Every line of the data must be copied exactly.
- - - - -
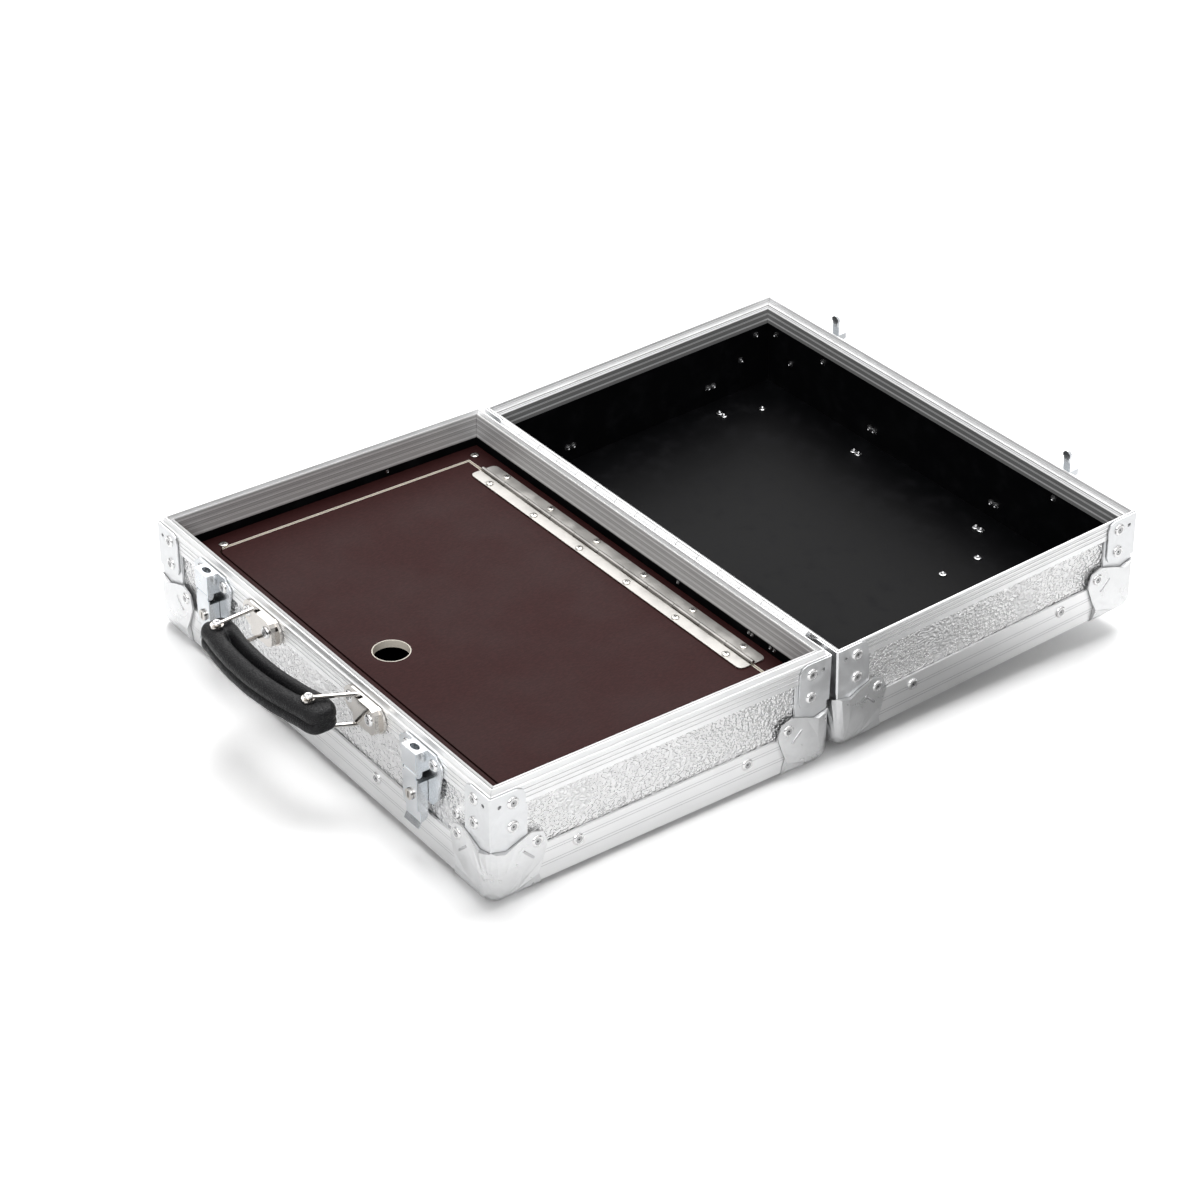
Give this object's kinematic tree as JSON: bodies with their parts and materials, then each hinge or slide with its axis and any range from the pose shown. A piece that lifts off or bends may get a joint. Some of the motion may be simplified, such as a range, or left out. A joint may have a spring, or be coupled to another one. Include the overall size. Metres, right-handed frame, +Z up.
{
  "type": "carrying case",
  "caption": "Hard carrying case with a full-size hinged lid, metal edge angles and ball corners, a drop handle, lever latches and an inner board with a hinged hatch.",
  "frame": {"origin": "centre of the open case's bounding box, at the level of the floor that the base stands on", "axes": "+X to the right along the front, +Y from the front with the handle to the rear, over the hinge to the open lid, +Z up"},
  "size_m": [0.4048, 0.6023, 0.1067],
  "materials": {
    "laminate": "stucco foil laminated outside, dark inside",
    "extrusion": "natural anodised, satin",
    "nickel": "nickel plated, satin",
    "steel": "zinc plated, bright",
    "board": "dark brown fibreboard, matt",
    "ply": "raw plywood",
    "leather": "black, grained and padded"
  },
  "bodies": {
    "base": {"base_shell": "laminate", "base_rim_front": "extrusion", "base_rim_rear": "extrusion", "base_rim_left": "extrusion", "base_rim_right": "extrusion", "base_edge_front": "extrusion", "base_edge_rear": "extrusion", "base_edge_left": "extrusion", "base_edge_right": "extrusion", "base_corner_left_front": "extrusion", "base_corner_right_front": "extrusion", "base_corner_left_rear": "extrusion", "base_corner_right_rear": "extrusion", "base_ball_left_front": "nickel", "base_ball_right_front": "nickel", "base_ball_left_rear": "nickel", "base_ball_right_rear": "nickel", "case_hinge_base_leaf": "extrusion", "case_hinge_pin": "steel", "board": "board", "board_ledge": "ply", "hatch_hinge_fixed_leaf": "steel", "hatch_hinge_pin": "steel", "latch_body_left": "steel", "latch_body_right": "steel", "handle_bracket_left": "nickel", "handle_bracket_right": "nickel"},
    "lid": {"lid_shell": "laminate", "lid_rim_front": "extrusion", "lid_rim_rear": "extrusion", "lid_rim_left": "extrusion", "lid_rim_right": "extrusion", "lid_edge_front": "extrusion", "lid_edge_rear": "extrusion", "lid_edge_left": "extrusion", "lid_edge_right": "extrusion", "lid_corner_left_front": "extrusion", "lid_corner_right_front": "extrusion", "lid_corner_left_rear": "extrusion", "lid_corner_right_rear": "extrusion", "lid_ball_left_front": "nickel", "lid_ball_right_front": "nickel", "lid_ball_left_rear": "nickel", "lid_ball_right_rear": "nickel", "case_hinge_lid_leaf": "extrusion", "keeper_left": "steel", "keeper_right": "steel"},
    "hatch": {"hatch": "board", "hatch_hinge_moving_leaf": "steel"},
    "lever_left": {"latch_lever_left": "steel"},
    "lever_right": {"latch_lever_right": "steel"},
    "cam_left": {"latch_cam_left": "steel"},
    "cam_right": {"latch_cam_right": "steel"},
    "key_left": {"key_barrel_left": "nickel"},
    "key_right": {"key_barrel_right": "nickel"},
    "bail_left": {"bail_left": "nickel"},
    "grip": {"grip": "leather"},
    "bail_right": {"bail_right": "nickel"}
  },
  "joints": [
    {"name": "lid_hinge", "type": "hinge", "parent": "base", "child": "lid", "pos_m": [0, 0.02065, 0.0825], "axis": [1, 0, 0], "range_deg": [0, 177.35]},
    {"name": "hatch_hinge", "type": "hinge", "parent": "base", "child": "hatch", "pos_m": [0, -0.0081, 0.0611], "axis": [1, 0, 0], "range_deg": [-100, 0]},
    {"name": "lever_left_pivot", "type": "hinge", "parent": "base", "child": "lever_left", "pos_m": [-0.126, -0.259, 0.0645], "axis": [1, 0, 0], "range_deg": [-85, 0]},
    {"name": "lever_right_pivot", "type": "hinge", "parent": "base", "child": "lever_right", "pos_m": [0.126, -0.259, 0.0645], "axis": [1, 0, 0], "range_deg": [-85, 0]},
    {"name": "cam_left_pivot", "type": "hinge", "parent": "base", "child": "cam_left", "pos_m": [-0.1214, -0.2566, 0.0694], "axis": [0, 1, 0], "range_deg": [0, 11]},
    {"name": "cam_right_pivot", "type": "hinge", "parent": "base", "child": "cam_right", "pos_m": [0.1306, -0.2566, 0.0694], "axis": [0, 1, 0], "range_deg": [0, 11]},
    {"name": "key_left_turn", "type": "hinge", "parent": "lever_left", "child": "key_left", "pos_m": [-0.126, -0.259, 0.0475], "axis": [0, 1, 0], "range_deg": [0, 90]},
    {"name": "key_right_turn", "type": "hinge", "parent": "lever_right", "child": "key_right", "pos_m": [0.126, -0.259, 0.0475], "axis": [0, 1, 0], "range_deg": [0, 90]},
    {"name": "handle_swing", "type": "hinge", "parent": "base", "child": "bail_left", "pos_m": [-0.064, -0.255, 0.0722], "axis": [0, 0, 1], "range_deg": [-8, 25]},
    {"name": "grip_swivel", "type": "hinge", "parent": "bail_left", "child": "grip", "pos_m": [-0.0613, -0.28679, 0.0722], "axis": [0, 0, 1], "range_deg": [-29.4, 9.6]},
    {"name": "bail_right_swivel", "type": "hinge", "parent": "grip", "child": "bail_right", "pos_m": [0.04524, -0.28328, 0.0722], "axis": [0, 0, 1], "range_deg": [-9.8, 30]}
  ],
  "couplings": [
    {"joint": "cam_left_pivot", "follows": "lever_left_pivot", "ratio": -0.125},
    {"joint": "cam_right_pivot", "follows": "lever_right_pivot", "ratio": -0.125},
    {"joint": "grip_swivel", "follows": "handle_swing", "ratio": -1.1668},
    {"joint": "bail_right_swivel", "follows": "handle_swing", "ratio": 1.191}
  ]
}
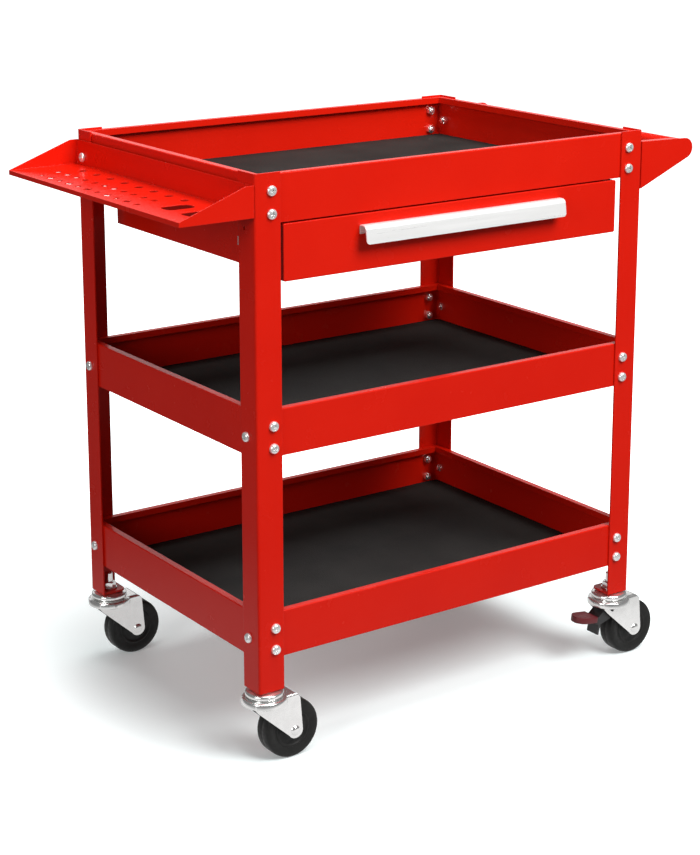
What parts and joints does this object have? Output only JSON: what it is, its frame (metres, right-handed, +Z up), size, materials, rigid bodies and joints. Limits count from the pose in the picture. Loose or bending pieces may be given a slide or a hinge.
- - - - -
THE COMPLETED TASK.
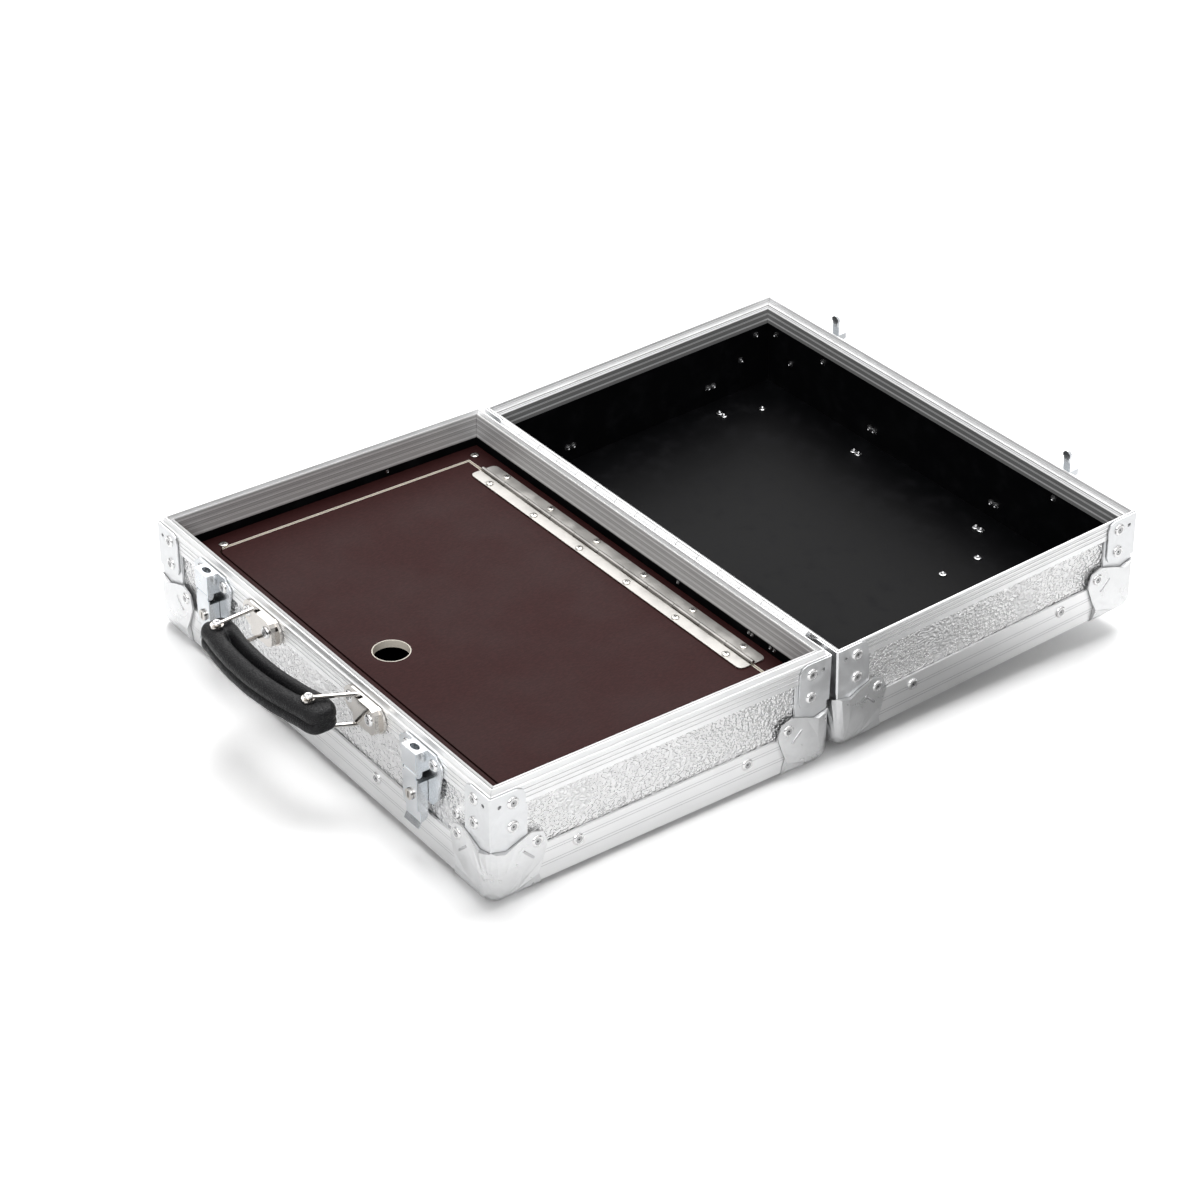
Give this object's kinematic tree as JSON: bodies with their parts and materials, then each hinge or slide with its axis and any range from the pose shown. A piece that lifts off or bends may get a joint. Some of the motion may be simplified, such as a range, or left out. A joint may have a spring, or be coupled to another one. Include the overall size. Metres, right-handed frame, +Z up.
{
  "type": "carrying case",
  "caption": "Hard carrying case with a full-size hinged lid, metal edge angles and ball corners, a drop handle, lever latches and an inner board with a hinged hatch.",
  "frame": {"origin": "centre of the open case's bounding box, at the level of the floor that the base stands on", "axes": "+X to the right along the front, +Y from the front with the handle to the rear, over the hinge to the open lid, +Z up"},
  "size_m": [0.4048, 0.6023, 0.1067],
  "materials": {
    "laminate": "stucco foil laminated outside, dark inside",
    "extrusion": "natural anodised, satin",
    "nickel": "nickel plated, satin",
    "steel": "zinc plated, bright",
    "board": "dark brown fibreboard, matt",
    "ply": "raw plywood",
    "leather": "black, grained and padded"
  },
  "bodies": {
    "base": {"base_shell": "laminate", "base_rim_front": "extrusion", "base_rim_rear": "extrusion", "base_rim_left": "extrusion", "base_rim_right": "extrusion", "base_edge_front": "extrusion", "base_edge_rear": "extrusion", "base_edge_left": "extrusion", "base_edge_right": "extrusion", "base_corner_left_front": "extrusion", "base_corner_right_front": "extrusion", "base_corner_left_rear": "extrusion", "base_corner_right_rear": "extrusion", "base_ball_left_front": "nickel", "base_ball_right_front": "nickel", "base_ball_left_rear": "nickel", "base_ball_right_rear": "nickel", "case_hinge_base_leaf": "extrusion", "case_hinge_pin": "steel", "board": "board", "board_ledge": "ply", "hatch_hinge_fixed_leaf": "steel", "hatch_hinge_pin": "steel", "latch_body_left": "steel", "latch_body_right": "steel", "handle_bracket_left": "nickel", "handle_bracket_right": "nickel"},
    "lid": {"lid_shell": "laminate", "lid_rim_front": "extrusion", "lid_rim_rear": "extrusion", "lid_rim_left": "extrusion", "lid_rim_right": "extrusion", "lid_edge_front": "extrusion", "lid_edge_rear": "extrusion", "lid_edge_left": "extrusion", "lid_edge_right": "extrusion", "lid_corner_left_front": "extrusion", "lid_corner_right_front": "extrusion", "lid_corner_left_rear": "extrusion", "lid_corner_right_rear": "extrusion", "lid_ball_left_front": "nickel", "lid_ball_right_front": "nickel", "lid_ball_left_rear": "nickel", "lid_ball_right_rear": "nickel", "case_hinge_lid_leaf": "extrusion", "keeper_left": "steel", "keeper_right": "steel"},
    "hatch": {"hatch": "board", "hatch_hinge_moving_leaf": "steel"},
    "lever_left": {"latch_lever_left": "steel"},
    "lever_right": {"latch_lever_right": "steel"},
    "cam_left": {"latch_cam_left": "steel"},
    "cam_right": {"latch_cam_right": "steel"},
    "key_left": {"key_barrel_left": "nickel"},
    "key_right": {"key_barrel_right": "nickel"},
    "bail_left": {"bail_left": "nickel"},
    "grip": {"grip": "leather"},
    "bail_right": {"bail_right": "nickel"}
  },
  "joints": [
    {"name": "lid_hinge", "type": "hinge", "parent": "base", "child": "lid", "pos_m": [0, 0.02065, 0.0825], "axis": [1, 0, 0], "range_deg": [0, 177.35]},
    {"name": "hatch_hinge", "type": "hinge", "parent": "base", "child": "hatch", "pos_m": [0, -0.0081, 0.0611], "axis": [1, 0, 0], "range_deg": [-100, 0]},
    {"name": "lever_left_pivot", "type": "hinge", "parent": "base", "child": "lever_left", "pos_m": [-0.126, -0.259, 0.0645], "axis": [1, 0, 0], "range_deg": [-85, 0]},
    {"name": "lever_right_pivot", "type": "hinge", "parent": "base", "child": "lever_right", "pos_m": [0.126, -0.259, 0.0645], "axis": [1, 0, 0], "range_deg": [-85, 0]},
    {"name": "cam_left_pivot", "type": "hinge", "parent": "base", "child": "cam_left", "pos_m": [-0.1214, -0.2566, 0.0694], "axis": [0, 1, 0], "range_deg": [0, 11]},
    {"name": "cam_right_pivot", "type": "hinge", "parent": "base", "child": "cam_right", "pos_m": [0.1306, -0.2566, 0.0694], "axis": [0, 1, 0], "range_deg": [0, 11]},
    {"name": "key_left_turn", "type": "hinge", "parent": "lever_left", "child": "key_left", "pos_m": [-0.126, -0.259, 0.0475], "axis": [0, 1, 0], "range_deg": [0, 90]},
    {"name": "key_right_turn", "type": "hinge", "parent": "lever_right", "child": "key_right", "pos_m": [0.126, -0.259, 0.0475], "axis": [0, 1, 0], "range_deg": [0, 90]},
    {"name": "handle_swing", "type": "hinge", "parent": "base", "child": "bail_left", "pos_m": [-0.064, -0.255, 0.0722], "axis": [0, 0, 1], "range_deg": [-8, 25]},
    {"name": "grip_swivel", "type": "hinge", "parent": "bail_left", "child": "grip", "pos_m": [-0.0613, -0.28679, 0.0722], "axis": [0, 0, 1], "range_deg": [-29.4, 9.6]},
    {"name": "bail_right_swivel", "type": "hinge", "parent": "grip", "child": "bail_right", "pos_m": [0.04524, -0.28328, 0.0722], "axis": [0, 0, 1], "range_deg": [-9.8, 30]}
  ],
  "couplings": [
    {"joint": "cam_left_pivot", "follows": "lever_left_pivot", "ratio": -0.125},
    {"joint": "cam_right_pivot", "follows": "lever_right_pivot", "ratio": -0.125},
    {"joint": "grip_swivel", "follows": "handle_swing", "ratio": -1.1668},
    {"joint": "bail_right_swivel", "follows": "handle_swing", "ratio": 1.191}
  ]
}
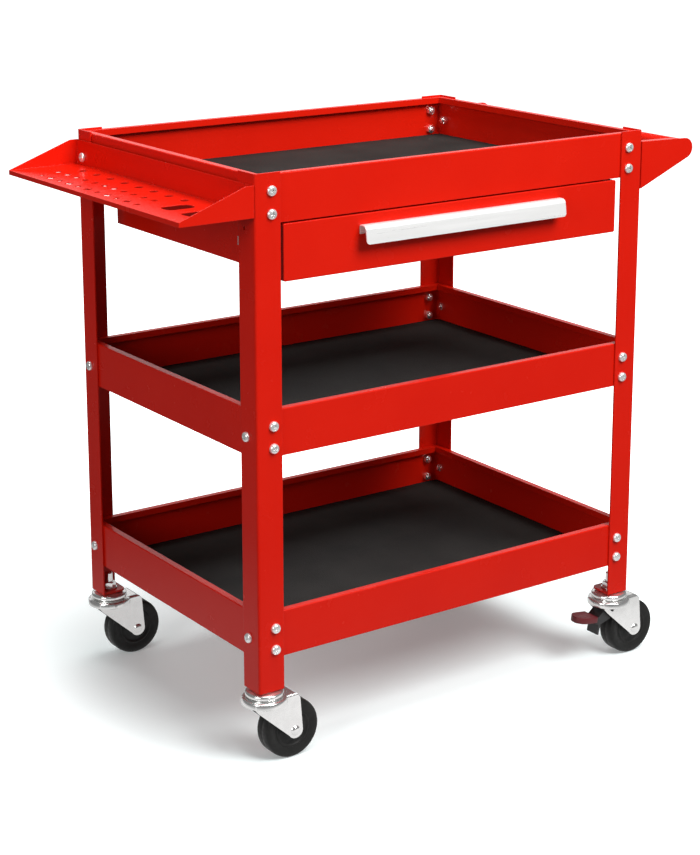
What parts and joints does this object have? Output only JSON: what it is, its frame (metres, right-handed, +Z up), size, materials, rigid bodies and joints. Limits count from the pose in the picture. Loose or bending pieces may be given a slide or a hinge.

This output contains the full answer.